**Listing:**
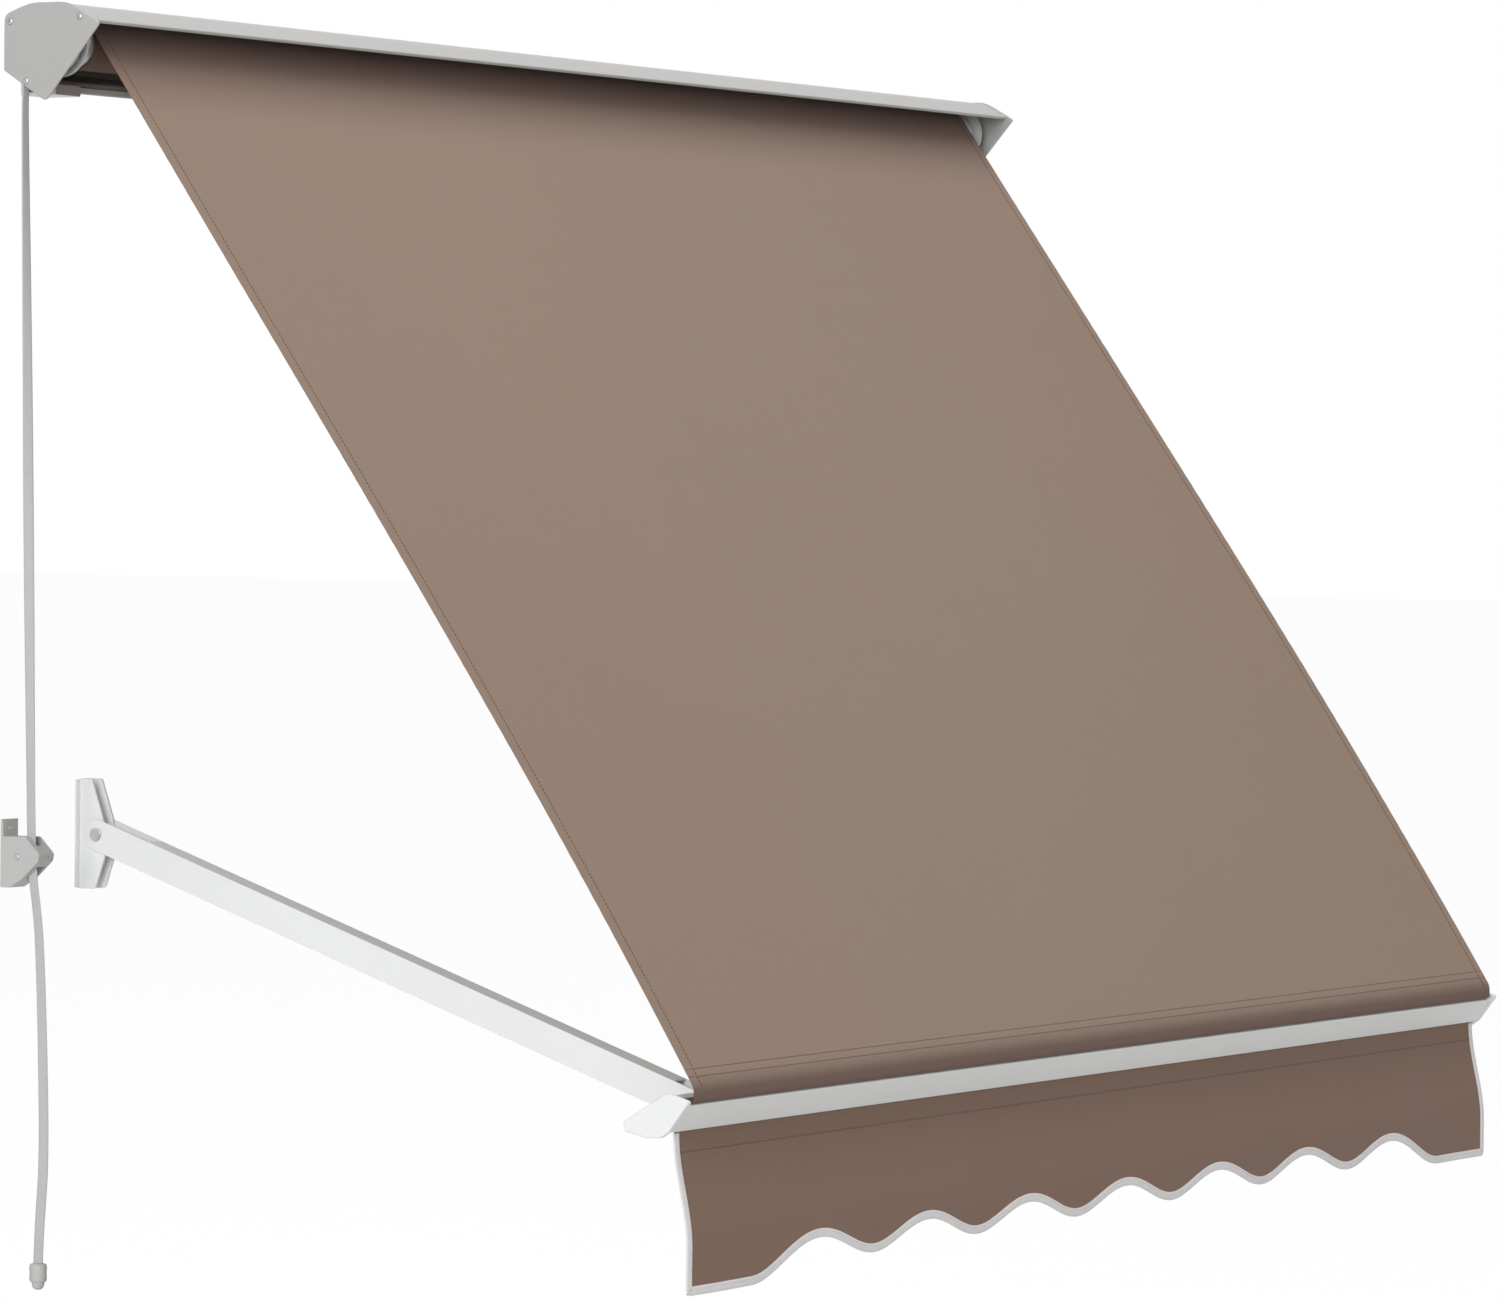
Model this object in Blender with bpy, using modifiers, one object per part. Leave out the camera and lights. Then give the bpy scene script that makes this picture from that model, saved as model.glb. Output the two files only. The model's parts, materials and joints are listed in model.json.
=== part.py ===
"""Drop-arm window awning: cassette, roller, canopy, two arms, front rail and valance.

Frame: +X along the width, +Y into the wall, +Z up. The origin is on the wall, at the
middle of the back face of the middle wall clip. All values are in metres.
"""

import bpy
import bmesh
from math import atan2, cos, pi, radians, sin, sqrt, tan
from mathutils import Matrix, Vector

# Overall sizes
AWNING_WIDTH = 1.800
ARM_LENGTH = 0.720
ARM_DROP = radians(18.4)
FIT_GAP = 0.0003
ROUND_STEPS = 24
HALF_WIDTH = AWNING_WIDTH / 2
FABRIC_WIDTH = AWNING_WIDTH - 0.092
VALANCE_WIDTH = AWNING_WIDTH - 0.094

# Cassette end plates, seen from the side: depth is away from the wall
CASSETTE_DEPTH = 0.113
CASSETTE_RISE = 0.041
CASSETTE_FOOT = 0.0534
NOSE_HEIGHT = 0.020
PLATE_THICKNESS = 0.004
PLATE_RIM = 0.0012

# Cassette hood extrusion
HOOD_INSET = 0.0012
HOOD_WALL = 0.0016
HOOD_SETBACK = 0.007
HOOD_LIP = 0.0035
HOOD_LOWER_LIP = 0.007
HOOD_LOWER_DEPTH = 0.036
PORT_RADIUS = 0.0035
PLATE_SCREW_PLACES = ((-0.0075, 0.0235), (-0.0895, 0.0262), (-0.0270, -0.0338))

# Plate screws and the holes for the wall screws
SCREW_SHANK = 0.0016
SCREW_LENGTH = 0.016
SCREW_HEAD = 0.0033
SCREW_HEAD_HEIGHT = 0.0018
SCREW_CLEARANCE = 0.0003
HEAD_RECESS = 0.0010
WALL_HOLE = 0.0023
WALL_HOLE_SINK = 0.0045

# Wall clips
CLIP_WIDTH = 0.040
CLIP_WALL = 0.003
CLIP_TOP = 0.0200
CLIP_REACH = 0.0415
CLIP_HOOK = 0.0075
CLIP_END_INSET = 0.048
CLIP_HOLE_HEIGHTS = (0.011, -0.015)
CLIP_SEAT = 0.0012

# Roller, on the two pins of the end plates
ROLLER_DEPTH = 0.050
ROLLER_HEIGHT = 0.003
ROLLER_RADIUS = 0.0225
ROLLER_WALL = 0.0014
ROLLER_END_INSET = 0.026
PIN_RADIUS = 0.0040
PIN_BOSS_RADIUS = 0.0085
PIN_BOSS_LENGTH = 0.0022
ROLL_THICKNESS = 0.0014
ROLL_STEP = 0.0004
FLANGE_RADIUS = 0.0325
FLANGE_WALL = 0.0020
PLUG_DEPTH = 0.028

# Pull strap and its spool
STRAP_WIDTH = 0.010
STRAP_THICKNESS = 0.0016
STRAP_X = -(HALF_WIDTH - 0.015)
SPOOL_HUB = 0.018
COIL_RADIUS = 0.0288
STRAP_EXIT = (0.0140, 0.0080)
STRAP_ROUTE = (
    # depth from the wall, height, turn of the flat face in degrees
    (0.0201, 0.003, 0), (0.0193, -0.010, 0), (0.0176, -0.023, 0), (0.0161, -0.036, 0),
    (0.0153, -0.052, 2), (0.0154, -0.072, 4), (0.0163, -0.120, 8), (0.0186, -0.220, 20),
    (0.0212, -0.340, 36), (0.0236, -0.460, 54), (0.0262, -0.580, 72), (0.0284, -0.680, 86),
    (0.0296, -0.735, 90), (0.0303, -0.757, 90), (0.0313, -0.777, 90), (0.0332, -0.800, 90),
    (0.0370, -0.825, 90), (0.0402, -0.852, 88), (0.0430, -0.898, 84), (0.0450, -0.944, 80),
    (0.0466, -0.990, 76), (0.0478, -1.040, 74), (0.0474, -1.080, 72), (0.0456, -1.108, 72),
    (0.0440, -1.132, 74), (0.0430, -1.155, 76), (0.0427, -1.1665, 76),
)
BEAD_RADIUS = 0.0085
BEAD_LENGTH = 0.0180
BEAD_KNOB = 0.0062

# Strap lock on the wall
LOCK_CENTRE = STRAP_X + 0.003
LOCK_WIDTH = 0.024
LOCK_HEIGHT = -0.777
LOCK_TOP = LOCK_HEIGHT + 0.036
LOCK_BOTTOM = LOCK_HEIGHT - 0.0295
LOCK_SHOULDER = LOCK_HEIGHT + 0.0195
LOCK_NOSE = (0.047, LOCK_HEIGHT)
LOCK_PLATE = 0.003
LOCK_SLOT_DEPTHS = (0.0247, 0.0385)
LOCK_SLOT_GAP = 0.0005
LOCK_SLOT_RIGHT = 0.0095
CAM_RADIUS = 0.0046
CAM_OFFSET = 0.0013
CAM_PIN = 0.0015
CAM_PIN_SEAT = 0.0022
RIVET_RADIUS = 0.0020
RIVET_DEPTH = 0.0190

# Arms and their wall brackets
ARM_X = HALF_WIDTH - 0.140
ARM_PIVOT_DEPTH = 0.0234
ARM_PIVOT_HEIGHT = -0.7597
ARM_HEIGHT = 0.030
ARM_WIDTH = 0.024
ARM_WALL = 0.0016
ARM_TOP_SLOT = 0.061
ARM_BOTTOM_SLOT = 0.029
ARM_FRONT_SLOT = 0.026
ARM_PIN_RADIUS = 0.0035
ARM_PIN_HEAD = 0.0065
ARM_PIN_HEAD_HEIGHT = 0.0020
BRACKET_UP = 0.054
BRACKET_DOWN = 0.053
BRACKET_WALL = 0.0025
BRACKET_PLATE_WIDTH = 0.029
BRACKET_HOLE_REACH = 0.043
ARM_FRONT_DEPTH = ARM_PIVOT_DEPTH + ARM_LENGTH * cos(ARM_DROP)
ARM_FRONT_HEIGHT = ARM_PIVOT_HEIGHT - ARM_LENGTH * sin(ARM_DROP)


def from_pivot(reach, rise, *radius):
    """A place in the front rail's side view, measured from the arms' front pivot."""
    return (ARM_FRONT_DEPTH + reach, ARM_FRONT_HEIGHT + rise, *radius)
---
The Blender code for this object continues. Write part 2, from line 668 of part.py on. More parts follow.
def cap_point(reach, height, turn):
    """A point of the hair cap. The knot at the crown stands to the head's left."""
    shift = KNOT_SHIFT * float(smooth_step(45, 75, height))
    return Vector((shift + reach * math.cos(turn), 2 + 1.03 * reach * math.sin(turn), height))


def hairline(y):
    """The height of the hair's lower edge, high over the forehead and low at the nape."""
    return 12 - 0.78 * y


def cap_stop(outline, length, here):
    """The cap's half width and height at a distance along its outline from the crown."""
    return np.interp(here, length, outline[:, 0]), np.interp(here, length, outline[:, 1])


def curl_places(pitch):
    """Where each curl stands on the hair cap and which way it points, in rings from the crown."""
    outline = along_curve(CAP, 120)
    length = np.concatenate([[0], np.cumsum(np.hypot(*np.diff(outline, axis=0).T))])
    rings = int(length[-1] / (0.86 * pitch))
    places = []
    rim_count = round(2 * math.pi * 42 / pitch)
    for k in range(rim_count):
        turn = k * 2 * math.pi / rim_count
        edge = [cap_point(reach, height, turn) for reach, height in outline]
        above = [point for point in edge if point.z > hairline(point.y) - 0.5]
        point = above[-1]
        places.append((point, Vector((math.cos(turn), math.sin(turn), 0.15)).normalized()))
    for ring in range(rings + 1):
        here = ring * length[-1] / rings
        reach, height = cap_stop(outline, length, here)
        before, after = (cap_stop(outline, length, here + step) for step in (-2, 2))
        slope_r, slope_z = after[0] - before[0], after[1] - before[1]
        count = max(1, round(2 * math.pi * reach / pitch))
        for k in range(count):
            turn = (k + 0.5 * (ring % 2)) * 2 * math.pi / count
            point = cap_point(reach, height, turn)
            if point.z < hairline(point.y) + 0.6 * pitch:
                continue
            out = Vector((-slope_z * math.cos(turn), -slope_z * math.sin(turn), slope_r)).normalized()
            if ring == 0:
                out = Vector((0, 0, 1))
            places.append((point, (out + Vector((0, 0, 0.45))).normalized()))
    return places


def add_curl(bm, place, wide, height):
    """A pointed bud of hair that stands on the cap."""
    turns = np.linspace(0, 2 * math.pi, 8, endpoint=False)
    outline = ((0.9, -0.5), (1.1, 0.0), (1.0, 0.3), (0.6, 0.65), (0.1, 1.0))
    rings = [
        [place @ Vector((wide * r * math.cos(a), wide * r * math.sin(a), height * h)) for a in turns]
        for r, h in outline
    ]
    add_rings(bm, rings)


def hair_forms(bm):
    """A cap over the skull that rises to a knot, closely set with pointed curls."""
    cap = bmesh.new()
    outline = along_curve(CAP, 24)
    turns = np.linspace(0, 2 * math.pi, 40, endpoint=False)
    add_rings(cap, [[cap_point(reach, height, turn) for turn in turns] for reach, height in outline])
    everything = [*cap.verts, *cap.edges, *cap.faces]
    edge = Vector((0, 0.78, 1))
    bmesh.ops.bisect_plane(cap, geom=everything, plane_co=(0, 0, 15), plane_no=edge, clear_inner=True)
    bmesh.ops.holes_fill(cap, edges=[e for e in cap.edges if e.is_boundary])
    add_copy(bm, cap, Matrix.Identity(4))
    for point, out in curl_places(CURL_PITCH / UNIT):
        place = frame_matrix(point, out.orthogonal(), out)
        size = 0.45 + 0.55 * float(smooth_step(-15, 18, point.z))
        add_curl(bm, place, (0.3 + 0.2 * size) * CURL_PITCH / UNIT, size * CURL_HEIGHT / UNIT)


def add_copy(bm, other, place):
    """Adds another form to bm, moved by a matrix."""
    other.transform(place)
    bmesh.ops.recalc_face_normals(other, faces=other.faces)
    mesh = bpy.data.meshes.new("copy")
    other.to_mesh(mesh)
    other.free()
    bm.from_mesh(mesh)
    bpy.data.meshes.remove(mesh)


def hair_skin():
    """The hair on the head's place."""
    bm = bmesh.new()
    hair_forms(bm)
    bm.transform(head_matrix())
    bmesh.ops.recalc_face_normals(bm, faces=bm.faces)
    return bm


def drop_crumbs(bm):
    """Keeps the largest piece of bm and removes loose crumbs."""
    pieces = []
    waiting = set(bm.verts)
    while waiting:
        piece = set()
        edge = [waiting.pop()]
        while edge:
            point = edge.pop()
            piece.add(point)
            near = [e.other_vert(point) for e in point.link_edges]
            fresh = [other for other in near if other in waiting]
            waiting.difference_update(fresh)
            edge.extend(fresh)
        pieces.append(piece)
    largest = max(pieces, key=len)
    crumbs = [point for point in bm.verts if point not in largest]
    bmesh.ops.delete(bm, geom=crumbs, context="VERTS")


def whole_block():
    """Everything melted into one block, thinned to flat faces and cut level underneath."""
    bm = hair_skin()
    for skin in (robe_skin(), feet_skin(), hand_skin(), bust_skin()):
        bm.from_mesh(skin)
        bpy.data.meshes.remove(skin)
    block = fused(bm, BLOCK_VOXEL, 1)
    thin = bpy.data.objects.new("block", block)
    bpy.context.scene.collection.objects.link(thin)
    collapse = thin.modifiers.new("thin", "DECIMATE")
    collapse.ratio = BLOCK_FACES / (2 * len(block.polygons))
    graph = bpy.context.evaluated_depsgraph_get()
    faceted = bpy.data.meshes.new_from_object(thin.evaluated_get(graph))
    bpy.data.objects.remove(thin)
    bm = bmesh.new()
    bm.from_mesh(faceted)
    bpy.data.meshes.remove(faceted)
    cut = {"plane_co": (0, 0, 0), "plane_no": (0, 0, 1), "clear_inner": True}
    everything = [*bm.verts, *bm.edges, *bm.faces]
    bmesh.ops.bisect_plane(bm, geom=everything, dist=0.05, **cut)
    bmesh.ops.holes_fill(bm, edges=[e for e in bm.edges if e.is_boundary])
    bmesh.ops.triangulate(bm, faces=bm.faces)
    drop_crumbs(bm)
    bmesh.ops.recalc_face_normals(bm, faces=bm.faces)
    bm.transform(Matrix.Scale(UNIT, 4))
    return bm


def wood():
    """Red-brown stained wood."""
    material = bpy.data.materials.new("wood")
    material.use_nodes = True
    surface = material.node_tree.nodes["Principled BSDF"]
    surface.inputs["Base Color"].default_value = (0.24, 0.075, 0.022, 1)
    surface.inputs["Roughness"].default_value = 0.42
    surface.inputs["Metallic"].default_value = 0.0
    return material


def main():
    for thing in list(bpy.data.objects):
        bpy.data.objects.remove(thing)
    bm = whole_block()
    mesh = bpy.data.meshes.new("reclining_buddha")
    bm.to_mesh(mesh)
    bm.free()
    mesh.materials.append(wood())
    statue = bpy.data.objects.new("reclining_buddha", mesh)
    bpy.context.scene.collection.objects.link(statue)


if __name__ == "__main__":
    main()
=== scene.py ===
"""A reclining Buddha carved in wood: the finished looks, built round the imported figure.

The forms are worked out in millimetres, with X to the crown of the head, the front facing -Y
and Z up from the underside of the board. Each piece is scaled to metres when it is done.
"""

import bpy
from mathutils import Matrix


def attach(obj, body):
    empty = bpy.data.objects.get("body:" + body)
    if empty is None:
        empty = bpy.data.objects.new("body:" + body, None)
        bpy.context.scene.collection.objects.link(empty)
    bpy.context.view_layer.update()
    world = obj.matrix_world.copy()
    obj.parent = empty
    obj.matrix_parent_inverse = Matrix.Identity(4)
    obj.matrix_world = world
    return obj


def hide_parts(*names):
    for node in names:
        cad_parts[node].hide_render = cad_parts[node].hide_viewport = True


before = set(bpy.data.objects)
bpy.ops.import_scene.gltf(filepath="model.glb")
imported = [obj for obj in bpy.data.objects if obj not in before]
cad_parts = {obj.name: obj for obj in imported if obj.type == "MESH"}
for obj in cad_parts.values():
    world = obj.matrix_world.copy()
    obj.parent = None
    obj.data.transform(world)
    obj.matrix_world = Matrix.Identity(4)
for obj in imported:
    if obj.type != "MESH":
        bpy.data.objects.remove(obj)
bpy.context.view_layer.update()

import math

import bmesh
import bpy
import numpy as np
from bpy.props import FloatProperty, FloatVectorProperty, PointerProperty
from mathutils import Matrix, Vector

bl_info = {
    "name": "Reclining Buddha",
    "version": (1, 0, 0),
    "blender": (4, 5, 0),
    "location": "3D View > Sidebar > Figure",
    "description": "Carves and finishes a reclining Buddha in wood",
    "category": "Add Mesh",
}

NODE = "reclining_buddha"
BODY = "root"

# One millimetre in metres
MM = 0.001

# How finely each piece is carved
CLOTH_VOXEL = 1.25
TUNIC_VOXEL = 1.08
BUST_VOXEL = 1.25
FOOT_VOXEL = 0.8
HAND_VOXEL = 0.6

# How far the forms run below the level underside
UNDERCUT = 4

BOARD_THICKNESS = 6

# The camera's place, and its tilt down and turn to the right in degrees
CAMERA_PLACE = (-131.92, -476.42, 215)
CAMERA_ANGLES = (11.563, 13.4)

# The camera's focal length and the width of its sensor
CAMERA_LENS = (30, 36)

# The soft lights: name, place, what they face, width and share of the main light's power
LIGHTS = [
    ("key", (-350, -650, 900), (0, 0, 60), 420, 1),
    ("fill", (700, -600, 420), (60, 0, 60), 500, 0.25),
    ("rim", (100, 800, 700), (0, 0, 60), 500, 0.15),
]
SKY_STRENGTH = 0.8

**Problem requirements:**
Reproduce verbatim the lines above, from the line with "mesh.materials.append(wood())" through the line with "HAND_VOXEL = 0.6".

**Answer for this exercise:**
    mesh.materials.append(wood())
    statue = bpy.data.objects.new("reclining_buddha", mesh)
    bpy.context.scene.collection.objects.link(statue)


if __name__ == "__main__":
    main()
=== scene.py ===
"""A reclining Buddha carved in wood: the finished looks, built round the imported figure.

The forms are worked out in millimetres, with X to the crown of the head, the front facing -Y
and Z up from the underside of the board. Each piece is scaled to metres when it is done.
"""

import bpy
from mathutils import Matrix


def attach(obj, body):
    empty = bpy.data.objects.get("body:" + body)
    if empty is None:
        empty = bpy.data.objects.new("body:" + body, None)
        bpy.context.scene.collection.objects.link(empty)
    bpy.context.view_layer.update()
    world = obj.matrix_world.copy()
    obj.parent = empty
    obj.matrix_parent_inverse = Matrix.Identity(4)
    obj.matrix_world = world
    return obj


def hide_parts(*names):
    for node in names:
        cad_parts[node].hide_render = cad_parts[node].hide_viewport = True


before = set(bpy.data.objects)
bpy.ops.import_scene.gltf(filepath="model.glb")
imported = [obj for obj in bpy.data.objects if obj not in before]
cad_parts = {obj.name: obj for obj in imported if obj.type == "MESH"}
for obj in cad_parts.values():
    world = obj.matrix_world.copy()
    obj.parent = None
    obj.data.transform(world)
    obj.matrix_world = Matrix.Identity(4)
for obj in imported:
    if obj.type != "MESH":
        bpy.data.objects.remove(obj)
bpy.context.view_layer.update()

import math

import bmesh
import bpy
import numpy as np
from bpy.props import FloatProperty, FloatVectorProperty, PointerProperty
from mathutils import Matrix, Vector

bl_info = {
    "name": "Reclining Buddha",
    "version": (1, 0, 0),
    "blender": (4, 5, 0),
    "location": "3D View > Sidebar > Figure",
    "description": "Carves and finishes a reclining Buddha in wood",
    "category": "Add Mesh",
}

NODE = "reclining_buddha"
BODY = "root"

# One millimetre in metres
MM = 0.001

# How finely each piece is carved
CLOTH_VOXEL = 1.25
TUNIC_VOXEL = 1.08
BUST_VOXEL = 1.25
FOOT_VOXEL = 0.8
HAND_VOXEL = 0.6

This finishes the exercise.